Time is relative right now. The jury’s still out on any semblance of a summer movie season. Thus, the Midwest Film Journal is celebrating — at least in the astronomical sense — Endless Summer. In this intermittent series, which will run through the autumnal equinox on Sept. 22, we’ll look back at summer films from seasons past. Big, small, light, heavy, wild successes and weird misfires. Our multiplex is full and open for Endless Summer.
Steven Spielberg’s War of the Worlds is a piece of speculative science-fiction that asks all the wrong questions inherent in its premise. It’s a slice of post-9/11 American sleaze that embraces the traumatic imagery of our country’s wounds but doesn’t grapple with the aimless retaliatory atrocities committed against innocent people abroad.
A go-go-go perpetual-motion blockbuster without merit. Spielberg’s hazy-gray visual palette matches the murky, self-satisfied apocalyptic moral relativism presaging the subsequent zombie-apocalypse fad that would follow closely behind and manipulate the same comfortable middle-class anxieties. An ugly, brutal piece of work that lifts liberally from H.G. Wells’ classic 1898 novel as well as the notable 1953 film adaptation without the thoughtfulness of the former or the Christian god-fearing existential angst of the latter. It may be one of Spielberg’s worst works and certainly marks the beginning of Tom Cruise’s decline from a broad-ranged superstar to a plug-and-play character template. It promises the end of all things. So it is.
War of the Worlds is desperate to invoke dust-caked survivors of the World Trade Center attack, so it’s only appropriate to start there — with the central flaw of the premise. Wells’ classic novel is, in part, a work of invasion literature popular at the time in the British Empire. Stories of the comfortable English middle-class losing its place in the pecking order during what was then a pre-World War I era of relative European peace. Other stories featured the Germans or the French making military advances at the Crown. Wells’ story, however, involved Martians firing themselves from their planet to ours for the purpose of colonial subjugation. Rather than fearing real-world adversaries, Wells chose to cast his unnamed human protagonist, a British scientist, as the witness to his country’s own colonial atrocities. Britain was the largest Empire and had become such through the massacre and enslavement of Indigenous populations. What, then, would it look like if a superior race of beings came upon Earth and chose to do the same to us? It’s an allegory that speaks to anxieties that remain in the upper and middle classes in all cultures to this day. It gives Wells’ work philosophical oomph.

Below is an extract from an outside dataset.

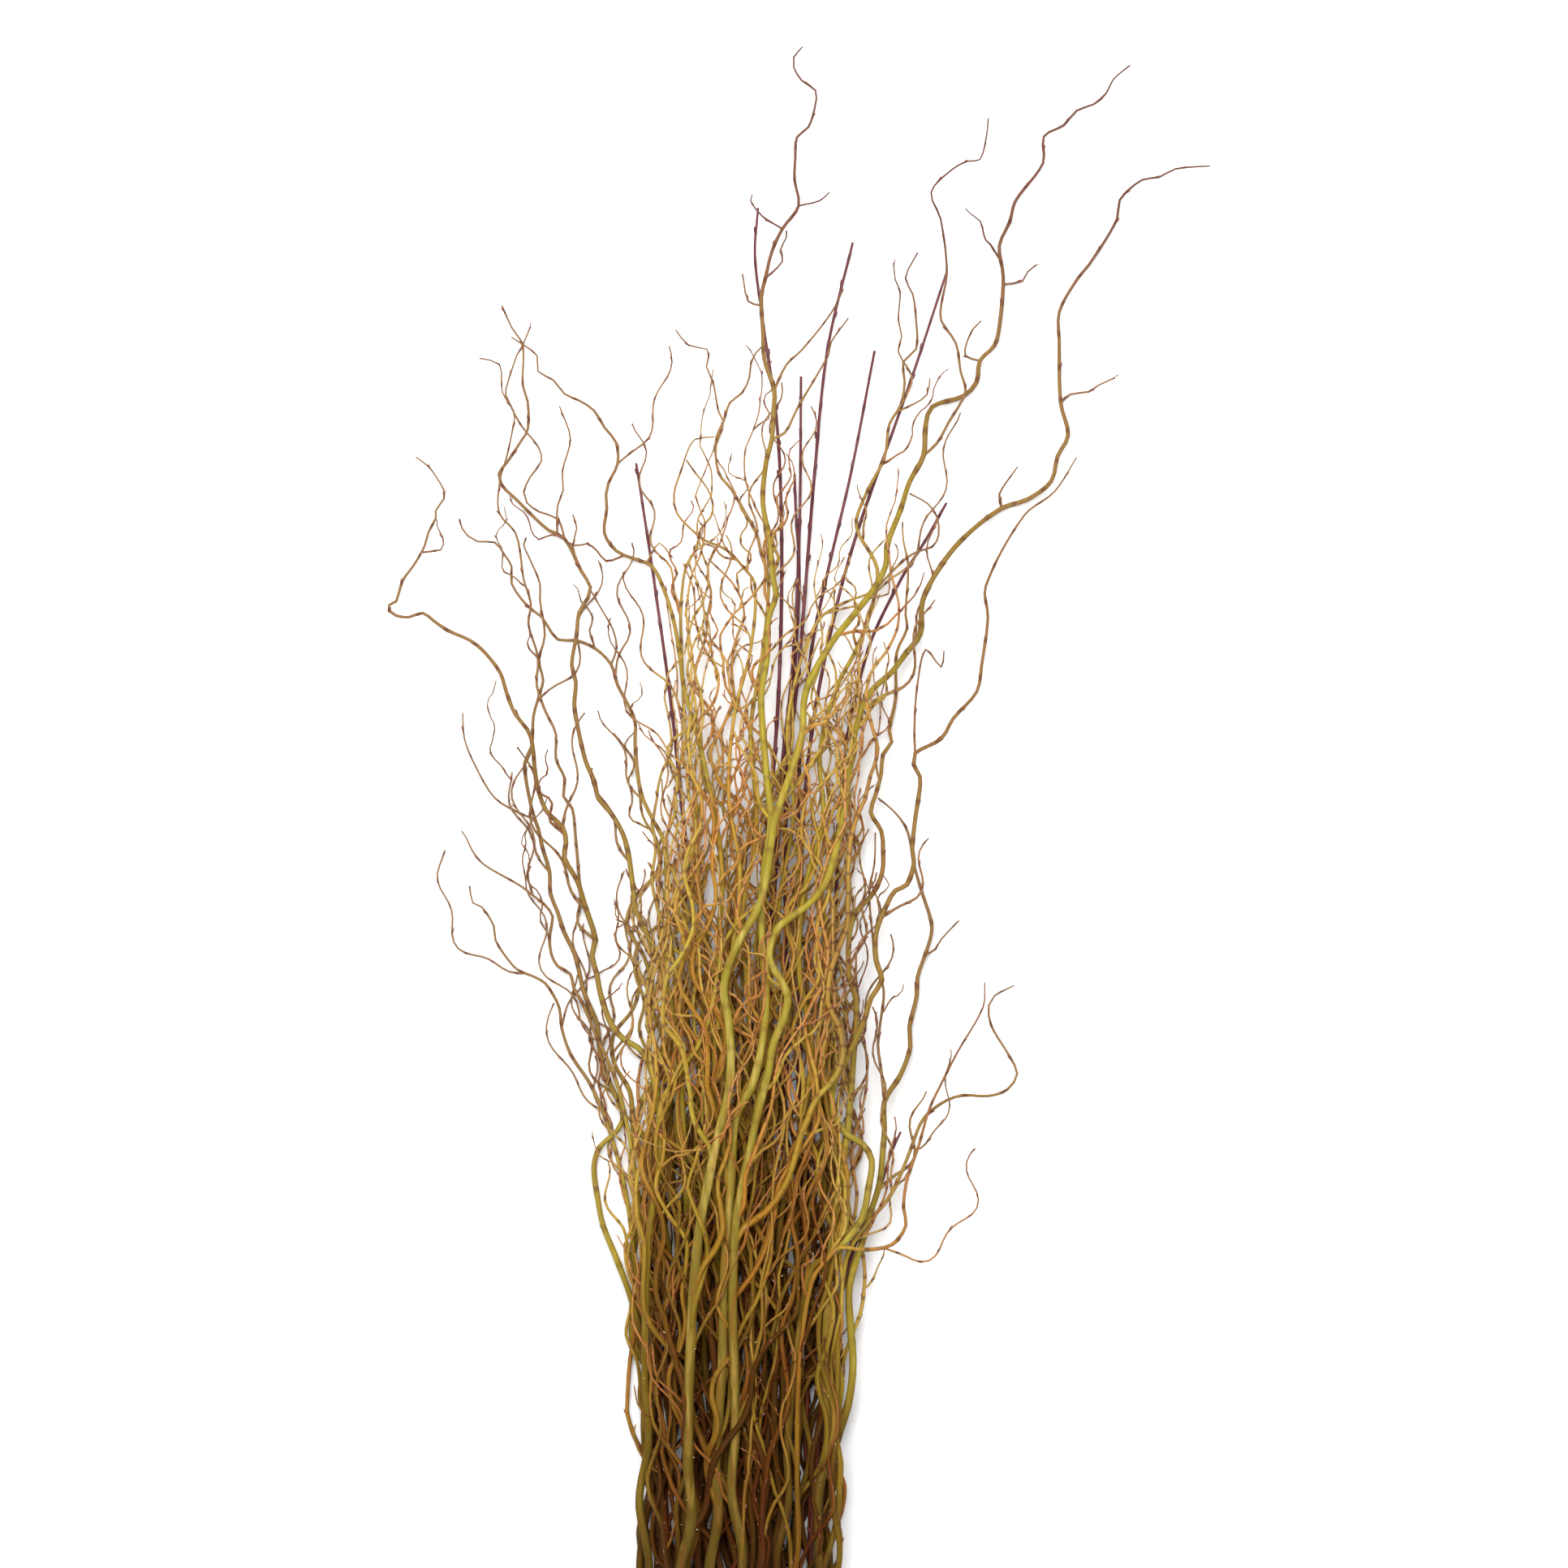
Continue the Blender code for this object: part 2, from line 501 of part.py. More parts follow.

The 1953 film adaptation is not as overtly concerned with a social point. It is an entertaining science-fiction movie that over-emphasizes a Christian God’s role in the Martian’s eventual defeat. Like all films it is of its time. Its anxieties are its own. Nonetheless it is a delightful, scary piece of pulp science-fiction that influenced the production side of its genre. The recent Criterion release is a real treat.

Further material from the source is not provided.